Build the image with:

# use a container registry that you have push access to
CONTAINER_REGISTRY="myorg/myrepo"

# build the image
docker build . -t ${CONTAINER_REGISTRY}/image-classifier:jammy

# push it to your registry
docker push ${CONTAINER_REGISTRY}/image-classifier:jammy

Add the execution environment

Next, we use the Connect Server API POST /v1/environments endpoint to create a new execution environment. This execution environment can then be used by content.

Note

The value for matching in the environment created is exact. This indicates that the environment should only be used if it is explicitly requested by a piece of content. Connect never chooses this environment during automatic selection.

Warning

Creating an environment via the /v1/environments API endpoint requires the administrator role.

curl -XPOST -H "Authorization: key ${CONNECT_API_KEY}" ${CONNECT_SERVER}/__api__/v1/environments \
--data '{
  "title": "Custom image classifier",
  "description": "My custom image classifier environment",
  "cluster_name": "Kubernetes",
  "name": "'${CONTAINER_REGISTRY}'/image-classifier:jammy",
  "matching": "exact",
  "r": {
    "installations": [
      {
        "version": "4.2.3",
        "path": "/opt/R/4.2.3/bin/R"
      }
    ]
  },
  "python": {
    "installations": [
      {
        "version": "3.9.14",
        "path": "/opt/python/3.9.14/bin/python"
      }
    ]
  }
}'

Deploying the content

First, create a new content item using the Posit Connect Server API. The request payload specifies initial values for default_image_name, default_r_environment_management, and default_py_environment_management. By setting default_image_name during the initial deployment, we ensure that Connect uses our custom image the first time the content builds during the deployment. We specify false for both default_r_environment_management and default_py_environment_management so that Connect does not attempt to install any Python or R packages during the first build and when the content executes, it uses the packages that are installed on the image instead of looking for packages in the Python/R package cache.

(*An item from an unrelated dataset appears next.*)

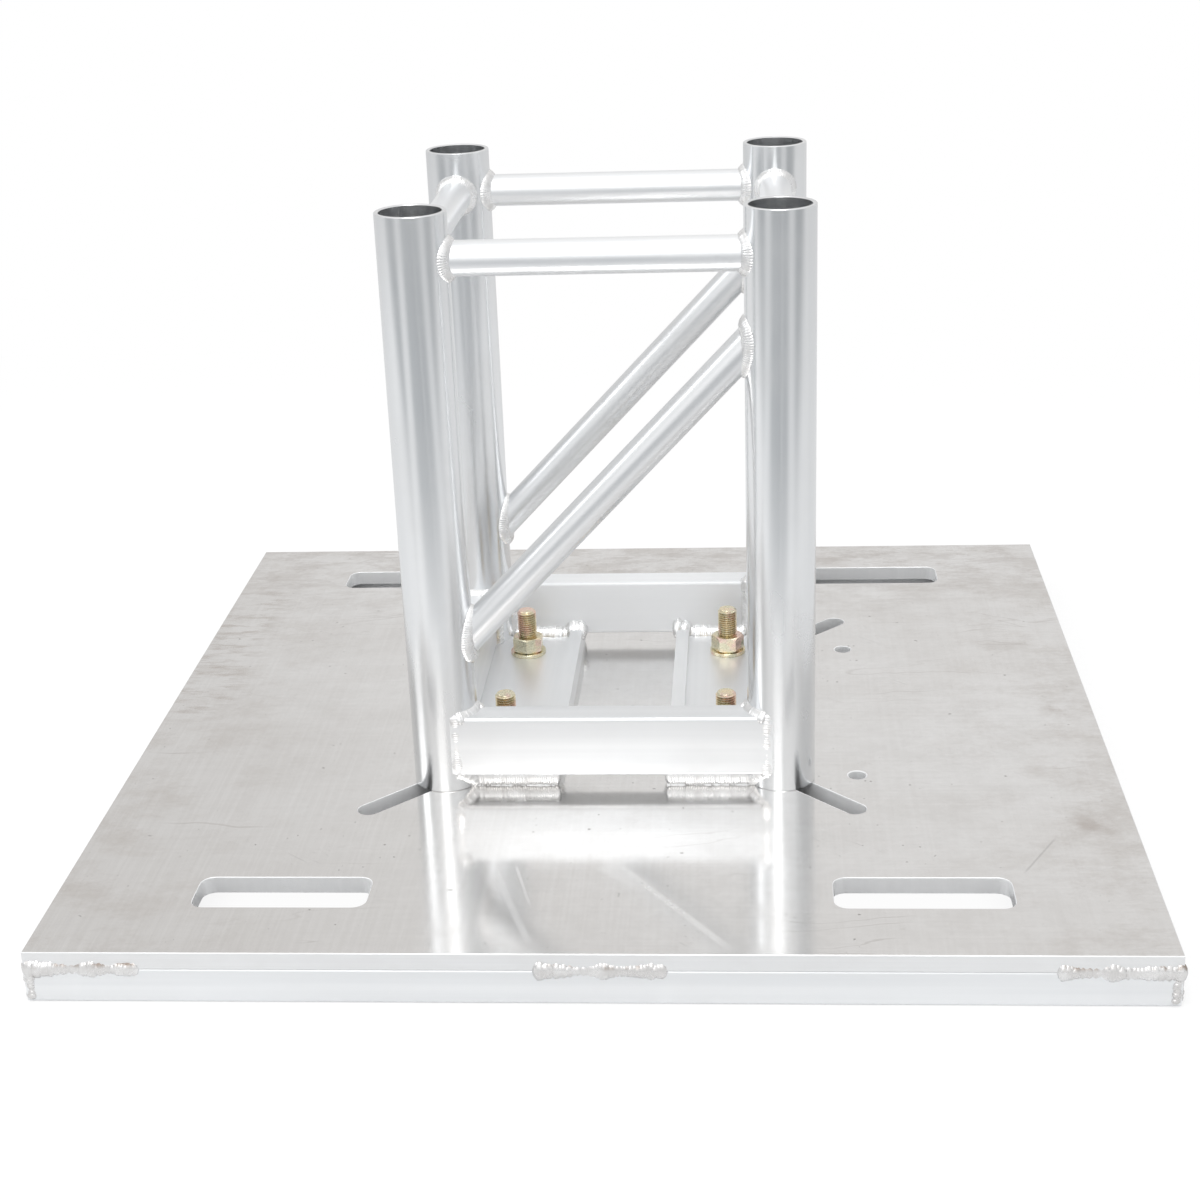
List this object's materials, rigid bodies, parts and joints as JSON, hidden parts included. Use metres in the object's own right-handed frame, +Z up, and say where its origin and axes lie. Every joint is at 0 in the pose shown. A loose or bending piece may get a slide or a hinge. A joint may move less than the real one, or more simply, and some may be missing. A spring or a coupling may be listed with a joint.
{
  "type": "truss base plate",
  "caption": "Square aluminium base plate on a mitred tube frame, with the lowest bay of a square box truss bolted to its middle, hand slots and diagonal bolt slots.",
  "frame": {"origin": "on the floor below the middle of the base plate", "axes": "+Z up along the truss chords, +X to the side with the two round holes, +Y to the rear"},
  "size_m": [0.767, 0.767, 0.4761],
  "materials": {
    "plate": "mill finish, worn",
    "truss": "drawn, satin",
    "weld": "rippled weld bead",
    "zinc": "yellow zinc plated steel"
  },
  "bodies": {
    "root": {"base_plate": "plate", "under_rail_front": "plate", "under_rail_right": "plate", "under_rail_rear": "plate", "under_rail_left": "plate", "under_rail_welds": "weld", "chord_front_left": "truss", "chord_front_right": "truss", "chord_rear_right": "truss", "chord_rear_left": "truss", "base_rail_front": "truss", "base_rail_right": "truss", "base_rail_rear": "truss", "base_rail_left": "truss", "foot_left": "truss", "foot_right": "truss", "cross_brace_front": "truss", "cross_brace_right": "truss", "cross_brace_rear": "truss", "cross_brace_left": "truss", "diagonal_brace_front": "truss", "diagonal_brace_rear": "truss", "base_rail_welds": "weld", "foot_welds": "weld", "cross_brace_welds": "weld", "diagonal_brace_welds": "weld", "bolts": "zinc", "washers": "zinc", "nuts": "zinc"}
  },
  "joints": []
}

curl -XPOST -H "Authorization: key ${CONNECT_API_KEY}" ${CONNECT_SERVER}/__api__/v1/content \
--data '{
  "name": "my-image-classifier-app",
  "default_image_name": "'${CONTAINER_REGISTRY}'/image-classifier:jammy",
  "default_r_environment_management": false,
  "default_py_environment_management": false
}'

Make a note of the guid in the server response. We use this as our CONTENT_GUID later when we deploy our application.

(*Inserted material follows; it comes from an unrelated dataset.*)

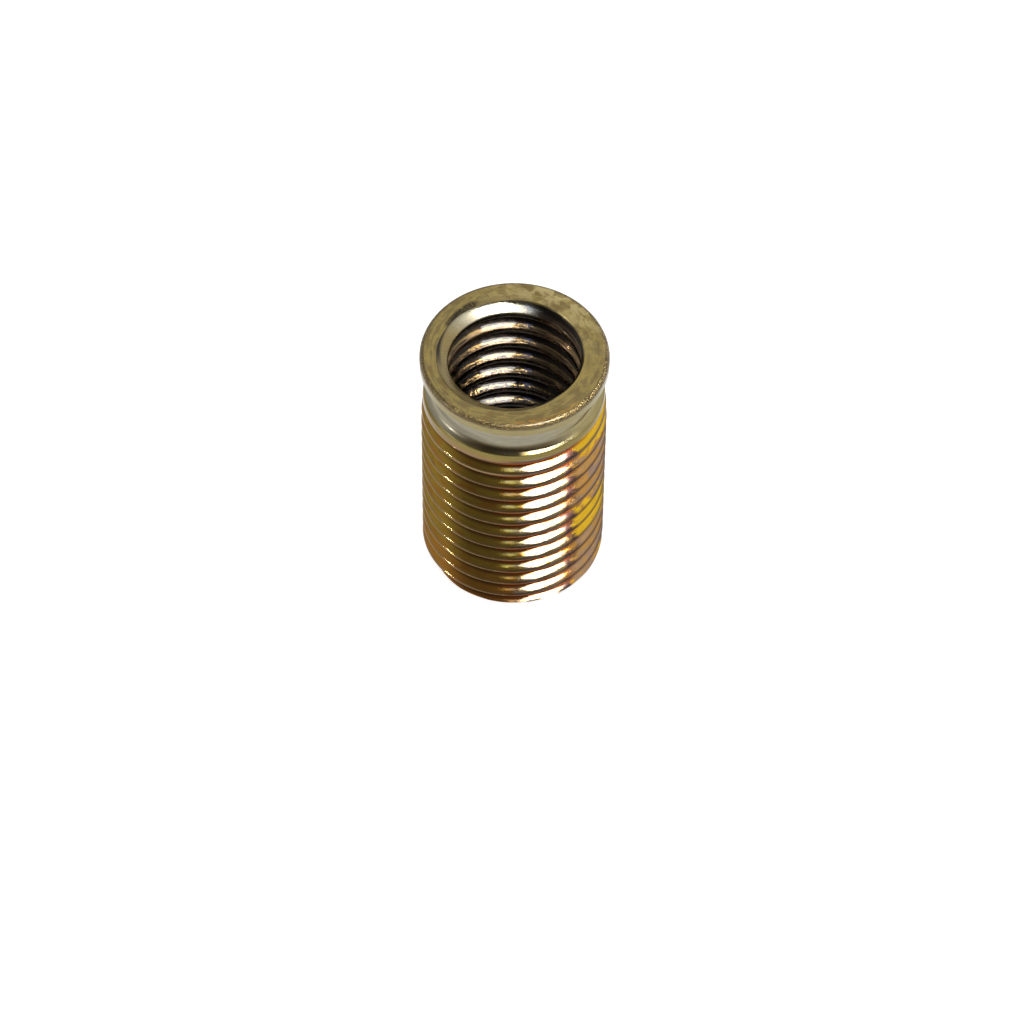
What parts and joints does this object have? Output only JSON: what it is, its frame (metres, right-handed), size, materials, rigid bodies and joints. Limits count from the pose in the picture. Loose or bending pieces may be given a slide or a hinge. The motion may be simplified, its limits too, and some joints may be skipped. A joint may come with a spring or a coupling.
{
  "type": "threaded insert",
  "caption": "Flanged steel thread sleeve: a coarse thread inside, a finer thread outside, a relief neck and a thin collar that seats in a countersink.",
  "frame": {"origin": "centre of the bottom face, on the axis of the threads", "axes": "+Z along the axis, from the bottom end up to the collar; -Y is the front, as in the picture"},
  "size_m": [0.012, 0.012, 0.0186],
  "materials": {
    "yellow_zinc_steel": "steel with a glossy yellow zinc plating, olive to amber with a faint iridescence"
  },
  "bodies": {
    "root": {"insert": "yellow_zinc_steel"}
  },
  "joints": []
}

Next, we need to clone the content to our workstation and create a content bundle so that we can publish it to the Connect server.

# clone the repo
git clone https://github.com/sol-eng/python-examples.git
git checkout -b connect-custom-execution-env 4e4be3f59f0fbcf3ccecc724a00b0da7a4ad6f07
cd python-examples

# create the content bundle
tar czvf bundle.tar.gz -C ./reticulated-image-classifier ./

# upload the content bundle to Posit Connect
curl -XPOST -H "Authorization: key ${CONNECT_API_KEY}" ${CONNECT_SERVER}/__api__/v1/content/${CONTENT_GUID}/bundles \
--data-binary @"bundle.tar.gz"

Make a note of the id in the server response. We use this as our BUNDLE_ID in the next step.

Now we can activate the bundle to complete the content deployment.

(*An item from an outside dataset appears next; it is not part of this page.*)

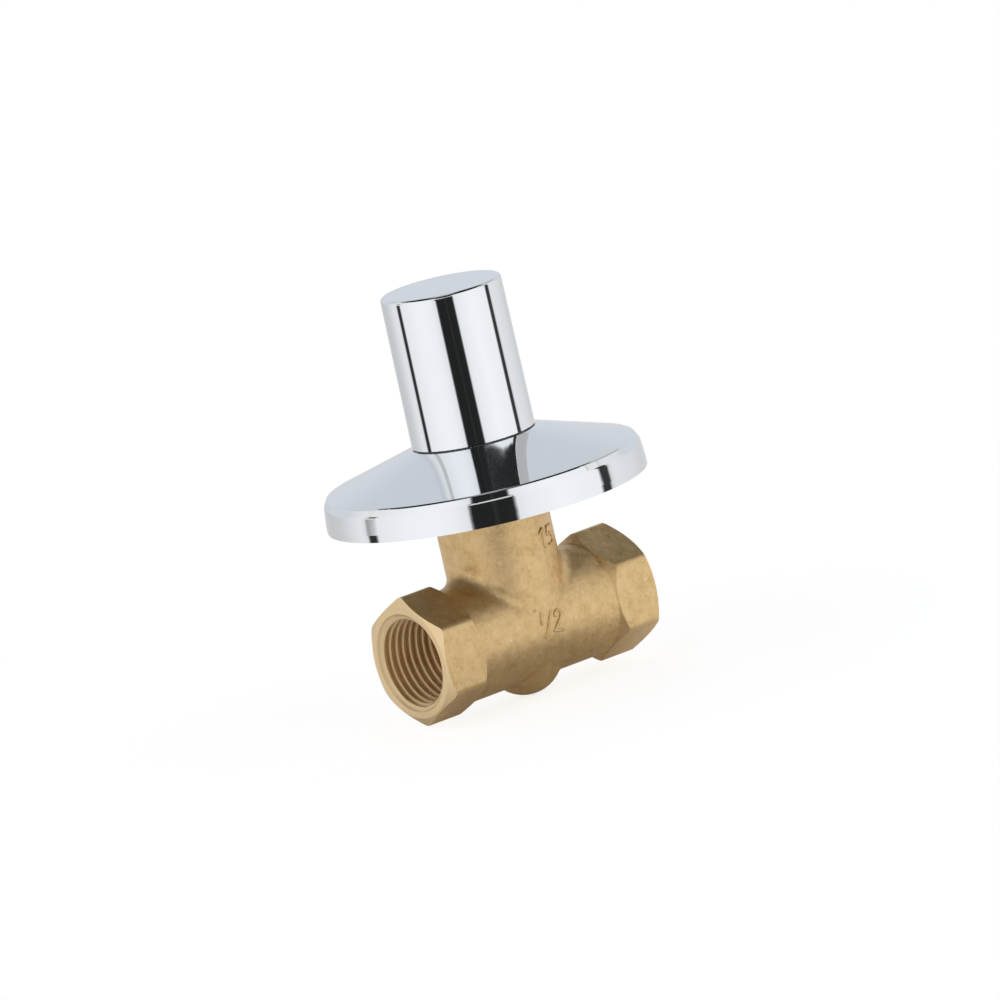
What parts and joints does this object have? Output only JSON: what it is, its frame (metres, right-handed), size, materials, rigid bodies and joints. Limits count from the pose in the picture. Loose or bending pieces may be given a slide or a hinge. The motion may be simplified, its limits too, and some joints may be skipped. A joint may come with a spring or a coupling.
{
  "type": "concealed stop valve",
  "caption": "Brass concealed stop valve with two threaded hexagon ports, a screw-down headwork, a sliding chromed wall flange and a round chromed handle.",
  "frame": {"origin": "centre of the inlet port's mouth", "axes": "+X along the pipe from inlet to outlet, +Z along the spindle from the body to the handle"},
  "size_m": [0.0694, 0.0694, 0.09],
  "materials": {
    "forged_brass": "sand-blasted forged brass",
    "turned_brass": "turned brass",
    "chrome": "polished chrome plate",
    "seal_rubber": "matt rubber",
    "white_plastic": "nylon",
    "grey_plastic": "moulded plastic",
    "spring_steel": "spring steel",
    "zinc_steel": "zinc-plated steel"
  },
  "bodies": {
    "valve": {"valve_body": "forged_brass", "headwork_bonnet": "turned_brass", "bonnet_seal_ring": "seal_rubber", "thrust_washer": "white_plastic", "cover_sleeve": "chrome", "skirt_guide_ring": "white_plastic"},
    "handle": {"spindle": "turned_brass", "spindle_ring_lower": "seal_rubber", "spindle_ring_upper": "seal_rubber", "spindle_circlip": "spring_steel", "handle_insert": "grey_plastic", "handle_screw": "zinc_steel", "handle_screw_washer": "zinc_steel", "handle_shell": "chrome", "shell_grip_ring": "seal_rubber"},
    "jumper": {"washer_carrier": "turned_brass", "seat_washer": "seal_rubber", "washer_screw": "turned_brass"},
    "flange": {"wall_flange": "chrome", "flange_bush": "white_plastic", "flange_friction_ring": "seal_rubber"}
  },
  "joints": [
    {"name": "handle_turn", "type": "hinge", "parent": "valve", "child": "handle", "pos_m": [0.0294, 0, 0.05], "axis": [0, 0, 1], "range_deg": [0, 900]},
    {"name": "jumper_slide", "type": "slide", "parent": "valve", "child": "jumper", "axis": [0, 0, 1], "range_m": [0, 0.005]},
    {"name": "flange_slide", "type": "slide", "parent": "valve", "child": "flange", "axis": [0, 0, 1], "range_m": [-0.008, 0]}
  ],
  "couplings": [
    {"joint": "jumper_slide", "follows": "handle_turn", "m_per_rad": 0.0003183}
  ]
}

curl -XPOST -H "Authorization: key ${CONNECT_API_KEY}" ${CONNECT_SERVER}/__api__/v1/content/${CONTENT_GUID}/deploy \
--data '{
  "bundle_id": "'${BUNDLE_ID}'"
}'

The server logs should indicate that the content requests our custom image and that there is no package installation required for this deployment:

time="2023-09-05T20:38:17.782Z" level=info msg="Bundle created with R version 4.2.3 and Python version 3.9.14 is compatible with environment Kubernetes::myorg/myrepo/image-classifier:jammy with R version 4.2.3 from /opt/R/4.2.3/bin/R and Python version 3.9.14 from /opt/python/3.9.14/bin/python " bundle_id=24 content_guid=3578a80e-3150-417d-b24f-8c56b9a8beae content_id=20 correlation_id=e062c25c-7f18-403f-b28f-72e9d128492d
time="2023-09-05T20:38:17.782Z" level=info msg="Bundle requested no R environment restore; Connect will not perform any R package installation." bundle_id=24 content_guid=3578a80e-3150-417d-b24f-8c56b9a8beae content_id=20 correlation_id=e062c25c-7f18-403f-b28f-72e9d128492d
time="2023-09-05T20:38:17.782Z" level=info msg="Bundle requested no Python environment restore; Connect will not perform any Python package installation." bundle_id=24 content_guid=3578a80e-3150-417d-b24f-8c56b9a8beae content_id=20 correlation_id=e062c25c-7f18-403f-b28f-72e9d128492d
time="2023-09-05T20:38:17.785Z" level=info msg="Launching Shiny application..." bundle_id=24 content_guid=3578a80e-3150-417d-b24f-8c56b9a8beae content_id=20 correlation_id=e062c25c-7f18-403f-b28f-72e9d128492d

The image classifier application should now be fully published and available through the Connect dashboard.